On Wednesday last week, Lao Family Community Development, Inc. celebrated its 35th anniversary at Maple Hall in the San Pablo Civic Center. Each year, the non-profit organization helps 15,000 people from more than 30 countries become self-sufficient. From its humble beginnings, the organization has grown to seven offices spread across Oakland, San Pablo and Sacramento, with annual budget exceeding $3 million.

As a job placement service devoted to connecting immigrants with employers, Lao Family provides what are called “wrap-around” services, serving as a one-stop shop to help with common issues new immigrants face. In addition to interview skills and vocational training, the organization provides services in money management, childcare, health insurance enrollment assistance, English as a Second Language (ESL) training and help with naturalization and citizenship.

Contra Costa County Supervisor John Gioia said the organization had “come a long way from the three-bedroom apartment that you started in,” and he praised the group’s growth.

“Organizations like Lao Family are really important to the work that we do in county government,” Gioia said. “It is so important to have comprehensive wrap-around services. You don’t meet the needs of families either in terms of financial or social or employment self-sufficiency unless you work all of them together. And so the integrated model that you have is so effective and why you’ve been able to exist and grow and thrive for 35 years.”

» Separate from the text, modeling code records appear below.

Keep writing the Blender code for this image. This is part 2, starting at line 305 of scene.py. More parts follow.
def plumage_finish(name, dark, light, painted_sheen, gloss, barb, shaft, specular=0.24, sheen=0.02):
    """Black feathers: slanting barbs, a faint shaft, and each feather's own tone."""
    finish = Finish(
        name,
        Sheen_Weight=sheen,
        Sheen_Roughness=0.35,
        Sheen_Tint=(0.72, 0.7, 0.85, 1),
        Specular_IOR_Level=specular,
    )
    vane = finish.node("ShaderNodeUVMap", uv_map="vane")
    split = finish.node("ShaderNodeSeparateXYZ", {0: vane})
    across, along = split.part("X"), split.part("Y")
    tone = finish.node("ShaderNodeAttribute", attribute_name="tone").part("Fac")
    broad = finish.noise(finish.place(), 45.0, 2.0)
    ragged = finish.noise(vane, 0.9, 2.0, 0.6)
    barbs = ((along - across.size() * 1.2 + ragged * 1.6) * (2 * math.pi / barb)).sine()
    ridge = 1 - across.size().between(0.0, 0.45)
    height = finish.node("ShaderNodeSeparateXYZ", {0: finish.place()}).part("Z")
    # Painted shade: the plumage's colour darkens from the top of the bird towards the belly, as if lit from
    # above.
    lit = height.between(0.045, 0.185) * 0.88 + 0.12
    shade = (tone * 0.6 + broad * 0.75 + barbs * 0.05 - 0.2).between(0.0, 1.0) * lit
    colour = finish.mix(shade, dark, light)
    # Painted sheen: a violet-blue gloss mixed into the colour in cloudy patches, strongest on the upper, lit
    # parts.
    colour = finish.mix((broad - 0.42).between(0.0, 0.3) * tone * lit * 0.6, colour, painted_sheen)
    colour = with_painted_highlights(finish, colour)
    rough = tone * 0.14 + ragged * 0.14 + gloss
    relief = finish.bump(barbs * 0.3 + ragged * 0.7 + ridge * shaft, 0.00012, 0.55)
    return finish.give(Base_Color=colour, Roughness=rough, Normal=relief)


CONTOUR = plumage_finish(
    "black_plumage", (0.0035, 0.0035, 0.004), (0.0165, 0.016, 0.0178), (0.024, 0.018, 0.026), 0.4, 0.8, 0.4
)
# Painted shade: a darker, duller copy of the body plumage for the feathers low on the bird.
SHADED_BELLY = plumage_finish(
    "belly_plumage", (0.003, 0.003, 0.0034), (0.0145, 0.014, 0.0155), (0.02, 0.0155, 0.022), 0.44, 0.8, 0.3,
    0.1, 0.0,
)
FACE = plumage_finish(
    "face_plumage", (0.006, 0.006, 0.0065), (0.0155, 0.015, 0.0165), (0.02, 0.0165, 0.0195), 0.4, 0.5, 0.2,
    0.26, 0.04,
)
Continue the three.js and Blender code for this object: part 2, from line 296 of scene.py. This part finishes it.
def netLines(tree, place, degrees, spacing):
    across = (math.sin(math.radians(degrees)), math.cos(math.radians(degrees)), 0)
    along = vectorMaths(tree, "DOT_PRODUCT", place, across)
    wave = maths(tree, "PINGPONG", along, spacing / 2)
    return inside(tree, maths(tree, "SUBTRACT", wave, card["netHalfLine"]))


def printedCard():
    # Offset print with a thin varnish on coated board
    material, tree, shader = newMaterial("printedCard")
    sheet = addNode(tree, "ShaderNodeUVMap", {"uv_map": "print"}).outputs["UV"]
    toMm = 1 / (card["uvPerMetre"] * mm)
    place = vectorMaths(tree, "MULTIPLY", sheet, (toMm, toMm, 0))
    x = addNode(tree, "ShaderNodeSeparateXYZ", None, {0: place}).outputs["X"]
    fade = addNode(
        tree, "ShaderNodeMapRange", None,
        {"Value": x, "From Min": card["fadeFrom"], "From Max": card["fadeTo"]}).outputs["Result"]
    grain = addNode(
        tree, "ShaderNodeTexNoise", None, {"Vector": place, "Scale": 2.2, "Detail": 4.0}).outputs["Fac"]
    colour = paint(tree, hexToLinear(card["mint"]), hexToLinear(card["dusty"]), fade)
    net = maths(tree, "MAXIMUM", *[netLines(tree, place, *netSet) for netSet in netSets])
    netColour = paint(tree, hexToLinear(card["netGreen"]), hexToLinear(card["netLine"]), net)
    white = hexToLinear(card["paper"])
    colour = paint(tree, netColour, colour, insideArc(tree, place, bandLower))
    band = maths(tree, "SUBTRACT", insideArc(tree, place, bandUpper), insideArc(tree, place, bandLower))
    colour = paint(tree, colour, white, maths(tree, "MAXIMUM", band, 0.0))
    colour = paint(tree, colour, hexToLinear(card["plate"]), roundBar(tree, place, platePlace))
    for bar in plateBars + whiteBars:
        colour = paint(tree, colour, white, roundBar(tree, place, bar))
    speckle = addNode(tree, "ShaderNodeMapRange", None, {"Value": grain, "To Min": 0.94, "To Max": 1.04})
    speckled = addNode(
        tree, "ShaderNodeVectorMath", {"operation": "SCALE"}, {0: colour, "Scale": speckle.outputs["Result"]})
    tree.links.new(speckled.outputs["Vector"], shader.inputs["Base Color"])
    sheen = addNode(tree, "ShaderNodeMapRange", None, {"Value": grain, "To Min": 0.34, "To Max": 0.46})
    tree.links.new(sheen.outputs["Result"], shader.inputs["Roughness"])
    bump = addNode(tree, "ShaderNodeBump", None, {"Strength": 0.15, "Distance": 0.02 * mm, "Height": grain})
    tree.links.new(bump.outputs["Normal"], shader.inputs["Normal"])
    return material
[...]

Several speakers testified to the effect Lao Family has had on their lives. Ka Baw, a Burmese American refugee, arrived in the U.S. with his family in 2008 after spending most of his life in refugee camps. Although he spoke no English upon arriving in Oakland, Ka Baw took part in social adjustment and adult ESL training at Lao Family. He built on this start with training in typing and computer skills, interviewing, writing a resume, and learning how to dress professionally and use public transportation. Within two months, he got a full-time job at a local food production company called Sugar Bowl.

In 2012, Ka Baw, his wife and two children enrolled in the Lao Family’s Individual Development Account (IDA) program, a recent initiative to help low-income residents get housing. After putting up $4,000 of his own savings, Ka Baw received matching financial support through Lao Family, the federal government’s Office of Refugee Resettlement, the Wish Program at the Federal Home Loan Bank in San Francisco, and a down payment assistance program from the City of Oakland to purchase a house.

“I am the second one to find a house according to the Lao Family,” he told the crowd through an interpreter. “That’s why I would like to thank you so much, Lao Family, and I would like to thank all of you.”

Kathy Chao Rothberg, executive director of Lao Family, said examples such as his were testaments to the importance of teaching new immigrants how American society works. “It’s not just about the job, and the savings, it’s also about understanding the financial systems in America,” Rothberg said. “About how to develop credit, banking systems, how to use a credit card. Especially when you’re a refugee you don’t have any credit when you come to America. There are so many other things that go into becoming self sufficient.”